Caminan en silencio de vuelta a casa. Letrita no quiere llorar, pero no puede evitar pensar en el pobre Miguel, qué diría si supiese todo esto, él que se pasó la vida tan corta sufriendo por la miseria ajena y dando dinero a quien lo necesitase, él que murió precisamente por defender un mundo más justo, qué diría si viese su barrio y a su gente así, muertos de asco, y sus hijos, sin padre ni madre, menos mal que tienen a la tía Esperanza que es buena gente y seguro que los cuidará bien, y ellas, claro, ellas harán también lo que puedan, aunque de momento poco van a poder. ¿Dónde estará Margarita? Qué vidas, demonios, qué vidas tan arrastradas y qué tiempos tan malos y qué mierda todo, a veces dan ganas de morirse, igual Margarita se ha muerto ya, la pobre, y si está viva seguro que lo estará pasando fatal, ella sería un desastre pero quería mucho a los niños, si desapareció tuvo que ser por miedo, o quizá por algo más grave, quién sabe, pobres nietos suyos, y pobre Miguel, y pobre Margarita y pobres todos, pobres, pobres, más que pobres, a veces Letrita cree que no va a poder con tanta pena, con tanta compasión que le revienta el alma.
Margarita, entretanto, está en Madrid.

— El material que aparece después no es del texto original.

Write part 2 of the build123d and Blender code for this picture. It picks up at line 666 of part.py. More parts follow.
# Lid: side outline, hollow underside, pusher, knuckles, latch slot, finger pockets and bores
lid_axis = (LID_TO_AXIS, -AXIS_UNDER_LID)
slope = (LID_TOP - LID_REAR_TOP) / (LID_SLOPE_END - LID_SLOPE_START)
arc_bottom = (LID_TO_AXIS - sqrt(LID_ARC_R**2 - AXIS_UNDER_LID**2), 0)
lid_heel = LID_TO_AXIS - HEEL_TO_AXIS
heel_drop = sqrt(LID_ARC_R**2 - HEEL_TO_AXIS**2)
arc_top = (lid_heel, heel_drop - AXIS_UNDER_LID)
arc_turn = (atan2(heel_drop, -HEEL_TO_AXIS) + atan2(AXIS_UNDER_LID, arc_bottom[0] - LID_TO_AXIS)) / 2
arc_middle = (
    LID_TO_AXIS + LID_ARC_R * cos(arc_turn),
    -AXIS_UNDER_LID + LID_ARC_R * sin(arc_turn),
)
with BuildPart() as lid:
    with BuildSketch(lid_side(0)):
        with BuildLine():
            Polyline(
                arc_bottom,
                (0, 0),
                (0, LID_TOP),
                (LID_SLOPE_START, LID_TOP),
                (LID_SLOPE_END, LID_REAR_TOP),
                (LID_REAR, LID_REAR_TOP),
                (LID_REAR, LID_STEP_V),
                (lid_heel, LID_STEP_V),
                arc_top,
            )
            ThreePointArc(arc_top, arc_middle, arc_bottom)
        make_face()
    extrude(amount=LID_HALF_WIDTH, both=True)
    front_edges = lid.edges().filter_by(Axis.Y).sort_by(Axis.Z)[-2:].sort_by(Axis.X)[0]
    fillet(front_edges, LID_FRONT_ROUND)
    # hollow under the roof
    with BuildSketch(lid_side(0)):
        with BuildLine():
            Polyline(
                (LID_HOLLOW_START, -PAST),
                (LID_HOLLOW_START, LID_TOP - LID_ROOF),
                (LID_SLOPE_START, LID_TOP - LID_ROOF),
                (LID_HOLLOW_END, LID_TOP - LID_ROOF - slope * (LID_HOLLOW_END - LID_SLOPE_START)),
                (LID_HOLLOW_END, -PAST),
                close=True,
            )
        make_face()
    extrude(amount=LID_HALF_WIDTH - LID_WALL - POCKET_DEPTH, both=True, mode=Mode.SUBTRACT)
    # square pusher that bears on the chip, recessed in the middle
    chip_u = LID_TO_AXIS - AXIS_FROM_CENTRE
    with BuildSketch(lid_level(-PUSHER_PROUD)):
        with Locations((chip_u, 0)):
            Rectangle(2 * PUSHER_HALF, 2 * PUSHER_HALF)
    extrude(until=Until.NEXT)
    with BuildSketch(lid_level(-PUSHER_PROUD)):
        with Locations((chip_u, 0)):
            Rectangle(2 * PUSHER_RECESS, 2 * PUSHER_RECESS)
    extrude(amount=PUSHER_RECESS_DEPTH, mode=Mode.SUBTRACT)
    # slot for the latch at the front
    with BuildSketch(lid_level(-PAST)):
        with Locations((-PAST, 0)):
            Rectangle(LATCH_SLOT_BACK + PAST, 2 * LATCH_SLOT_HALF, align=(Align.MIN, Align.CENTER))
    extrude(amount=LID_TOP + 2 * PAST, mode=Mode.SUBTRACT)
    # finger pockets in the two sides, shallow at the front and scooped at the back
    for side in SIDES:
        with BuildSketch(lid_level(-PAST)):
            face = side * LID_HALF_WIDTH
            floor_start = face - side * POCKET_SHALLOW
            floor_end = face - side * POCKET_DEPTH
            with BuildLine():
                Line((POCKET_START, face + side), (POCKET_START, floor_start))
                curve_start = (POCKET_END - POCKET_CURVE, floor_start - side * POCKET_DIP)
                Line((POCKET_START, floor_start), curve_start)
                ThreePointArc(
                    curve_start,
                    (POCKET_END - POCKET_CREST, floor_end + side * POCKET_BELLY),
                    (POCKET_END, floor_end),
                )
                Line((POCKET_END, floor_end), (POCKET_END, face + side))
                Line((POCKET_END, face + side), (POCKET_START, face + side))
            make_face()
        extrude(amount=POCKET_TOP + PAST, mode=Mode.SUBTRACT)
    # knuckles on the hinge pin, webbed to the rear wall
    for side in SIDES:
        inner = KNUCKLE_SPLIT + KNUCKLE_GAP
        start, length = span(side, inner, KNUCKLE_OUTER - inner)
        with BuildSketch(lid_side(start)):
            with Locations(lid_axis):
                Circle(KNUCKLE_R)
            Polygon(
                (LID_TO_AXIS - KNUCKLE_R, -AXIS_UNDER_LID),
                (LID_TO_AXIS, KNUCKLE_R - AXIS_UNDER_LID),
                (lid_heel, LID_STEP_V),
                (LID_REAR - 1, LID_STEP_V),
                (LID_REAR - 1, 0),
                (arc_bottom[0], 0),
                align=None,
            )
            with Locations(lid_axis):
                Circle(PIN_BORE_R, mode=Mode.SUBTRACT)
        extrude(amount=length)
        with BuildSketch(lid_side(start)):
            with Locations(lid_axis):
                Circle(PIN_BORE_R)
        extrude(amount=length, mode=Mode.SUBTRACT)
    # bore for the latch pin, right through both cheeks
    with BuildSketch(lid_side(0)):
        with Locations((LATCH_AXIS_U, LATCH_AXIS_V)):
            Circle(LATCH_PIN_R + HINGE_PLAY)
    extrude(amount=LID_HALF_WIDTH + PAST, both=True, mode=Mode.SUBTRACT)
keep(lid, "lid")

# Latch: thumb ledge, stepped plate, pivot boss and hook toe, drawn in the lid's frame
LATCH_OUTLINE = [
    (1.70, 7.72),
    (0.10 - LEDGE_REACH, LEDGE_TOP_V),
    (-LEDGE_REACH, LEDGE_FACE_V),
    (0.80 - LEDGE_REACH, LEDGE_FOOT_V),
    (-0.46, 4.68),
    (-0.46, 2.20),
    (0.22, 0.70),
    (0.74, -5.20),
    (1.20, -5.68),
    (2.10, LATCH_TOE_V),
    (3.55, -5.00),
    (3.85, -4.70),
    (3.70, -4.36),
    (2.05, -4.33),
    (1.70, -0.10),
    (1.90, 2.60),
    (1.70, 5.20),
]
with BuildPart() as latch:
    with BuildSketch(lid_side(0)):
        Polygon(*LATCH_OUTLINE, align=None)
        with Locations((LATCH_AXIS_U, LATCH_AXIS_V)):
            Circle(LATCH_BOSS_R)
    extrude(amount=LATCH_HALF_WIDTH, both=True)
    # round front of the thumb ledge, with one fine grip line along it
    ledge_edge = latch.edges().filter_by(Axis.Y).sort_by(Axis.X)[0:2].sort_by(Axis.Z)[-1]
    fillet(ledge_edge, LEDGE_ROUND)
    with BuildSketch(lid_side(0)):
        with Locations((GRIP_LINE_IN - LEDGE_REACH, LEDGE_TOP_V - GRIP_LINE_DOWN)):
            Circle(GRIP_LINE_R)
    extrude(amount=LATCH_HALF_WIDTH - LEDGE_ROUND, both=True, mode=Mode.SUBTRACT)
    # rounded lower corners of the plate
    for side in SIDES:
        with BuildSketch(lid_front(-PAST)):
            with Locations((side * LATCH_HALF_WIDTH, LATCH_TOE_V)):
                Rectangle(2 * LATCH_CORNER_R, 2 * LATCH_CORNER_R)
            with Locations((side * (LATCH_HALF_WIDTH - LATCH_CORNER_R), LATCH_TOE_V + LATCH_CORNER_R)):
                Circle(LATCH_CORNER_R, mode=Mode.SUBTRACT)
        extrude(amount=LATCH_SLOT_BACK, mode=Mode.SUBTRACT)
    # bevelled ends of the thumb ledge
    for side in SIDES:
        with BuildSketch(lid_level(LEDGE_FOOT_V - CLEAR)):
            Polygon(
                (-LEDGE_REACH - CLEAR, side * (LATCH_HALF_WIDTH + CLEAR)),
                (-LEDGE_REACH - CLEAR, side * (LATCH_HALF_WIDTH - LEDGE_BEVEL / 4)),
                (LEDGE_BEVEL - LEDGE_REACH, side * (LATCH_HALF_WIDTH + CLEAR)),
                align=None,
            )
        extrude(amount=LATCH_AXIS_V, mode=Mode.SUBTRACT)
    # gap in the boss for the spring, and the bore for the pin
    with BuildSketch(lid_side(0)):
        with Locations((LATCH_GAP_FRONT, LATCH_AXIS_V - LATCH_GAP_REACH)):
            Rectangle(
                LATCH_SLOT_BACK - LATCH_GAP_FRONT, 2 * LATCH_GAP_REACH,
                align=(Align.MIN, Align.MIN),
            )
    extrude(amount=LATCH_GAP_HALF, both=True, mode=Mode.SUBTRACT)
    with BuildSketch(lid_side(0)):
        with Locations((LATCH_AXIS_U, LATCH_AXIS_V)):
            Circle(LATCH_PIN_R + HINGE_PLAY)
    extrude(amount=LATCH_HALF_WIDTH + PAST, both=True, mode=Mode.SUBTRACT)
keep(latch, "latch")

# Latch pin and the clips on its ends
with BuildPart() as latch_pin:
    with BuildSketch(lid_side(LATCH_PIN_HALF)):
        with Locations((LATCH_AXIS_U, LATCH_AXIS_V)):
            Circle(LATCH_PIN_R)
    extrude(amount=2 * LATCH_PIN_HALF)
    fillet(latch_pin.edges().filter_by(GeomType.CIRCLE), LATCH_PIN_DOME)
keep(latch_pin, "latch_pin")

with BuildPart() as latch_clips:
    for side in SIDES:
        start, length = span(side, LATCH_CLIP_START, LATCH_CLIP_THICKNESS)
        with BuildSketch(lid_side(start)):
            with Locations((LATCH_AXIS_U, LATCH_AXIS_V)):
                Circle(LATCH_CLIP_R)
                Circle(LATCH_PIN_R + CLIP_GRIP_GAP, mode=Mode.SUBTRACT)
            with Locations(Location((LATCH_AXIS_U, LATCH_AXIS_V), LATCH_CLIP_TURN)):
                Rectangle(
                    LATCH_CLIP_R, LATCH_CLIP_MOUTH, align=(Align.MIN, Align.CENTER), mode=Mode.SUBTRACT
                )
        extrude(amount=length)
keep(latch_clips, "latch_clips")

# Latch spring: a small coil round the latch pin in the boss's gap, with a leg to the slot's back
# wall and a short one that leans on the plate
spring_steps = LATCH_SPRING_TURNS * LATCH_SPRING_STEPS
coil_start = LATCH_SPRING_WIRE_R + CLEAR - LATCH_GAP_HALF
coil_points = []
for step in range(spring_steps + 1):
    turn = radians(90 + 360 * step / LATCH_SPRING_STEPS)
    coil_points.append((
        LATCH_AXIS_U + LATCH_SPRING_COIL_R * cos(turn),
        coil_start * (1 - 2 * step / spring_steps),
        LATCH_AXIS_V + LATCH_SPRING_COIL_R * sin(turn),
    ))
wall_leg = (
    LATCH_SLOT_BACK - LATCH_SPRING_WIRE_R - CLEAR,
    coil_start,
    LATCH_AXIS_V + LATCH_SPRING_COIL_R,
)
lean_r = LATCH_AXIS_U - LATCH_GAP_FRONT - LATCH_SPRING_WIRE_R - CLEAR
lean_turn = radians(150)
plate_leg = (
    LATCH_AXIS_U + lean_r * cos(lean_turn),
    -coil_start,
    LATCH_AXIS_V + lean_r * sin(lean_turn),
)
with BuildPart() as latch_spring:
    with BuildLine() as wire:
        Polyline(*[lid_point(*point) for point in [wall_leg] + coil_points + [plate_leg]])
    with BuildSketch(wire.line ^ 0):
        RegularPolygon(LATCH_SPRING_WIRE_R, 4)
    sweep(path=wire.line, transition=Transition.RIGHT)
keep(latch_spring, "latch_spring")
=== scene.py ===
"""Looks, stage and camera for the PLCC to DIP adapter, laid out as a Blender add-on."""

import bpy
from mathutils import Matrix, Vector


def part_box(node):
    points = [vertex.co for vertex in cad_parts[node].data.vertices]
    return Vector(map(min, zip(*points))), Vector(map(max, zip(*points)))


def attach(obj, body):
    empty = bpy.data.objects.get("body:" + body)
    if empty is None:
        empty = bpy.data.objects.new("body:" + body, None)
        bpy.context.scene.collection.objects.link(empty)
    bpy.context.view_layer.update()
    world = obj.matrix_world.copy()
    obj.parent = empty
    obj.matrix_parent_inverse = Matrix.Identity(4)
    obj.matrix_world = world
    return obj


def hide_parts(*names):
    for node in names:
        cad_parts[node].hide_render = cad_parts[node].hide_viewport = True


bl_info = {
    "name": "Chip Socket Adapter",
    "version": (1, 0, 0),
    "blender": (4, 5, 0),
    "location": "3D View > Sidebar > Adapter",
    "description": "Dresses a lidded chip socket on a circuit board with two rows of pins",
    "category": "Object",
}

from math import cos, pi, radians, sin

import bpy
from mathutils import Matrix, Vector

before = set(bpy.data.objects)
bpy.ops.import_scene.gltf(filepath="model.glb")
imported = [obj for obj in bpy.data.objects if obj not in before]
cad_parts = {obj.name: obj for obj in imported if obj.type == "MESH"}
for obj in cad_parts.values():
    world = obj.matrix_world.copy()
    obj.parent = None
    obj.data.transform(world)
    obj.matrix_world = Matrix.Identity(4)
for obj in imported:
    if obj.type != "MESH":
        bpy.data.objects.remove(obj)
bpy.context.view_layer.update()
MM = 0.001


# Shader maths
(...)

Pobre, sí, más pobre que las ratas. Y desdichada. Pero viva y libre. Se ha instalado en el Puente de Vallecas, en una chabola donde los primos de Emiliano les han hecho un hueco. Acaban de llegar, después de un año y medio viviendo por los montes y las anchas llanuras de la Meseta. Emiliano conoce bien el país, tiene amigos en todos los pueblos, sabe cuáles son los mejores caminos y también los más remotos y dónde hay agua y dónde se levanta una cuadra perdida para pasar la noche. Así han logrado sobrevivir y llegar al fin a la capital, evitando los frentes y los inesperados peligros de la guerra. Madrid es muy grande, decía Emiliano, allí nadie te reconocerá ni preguntará nada, allí estaremos seguros y podremos encontrar trabajo.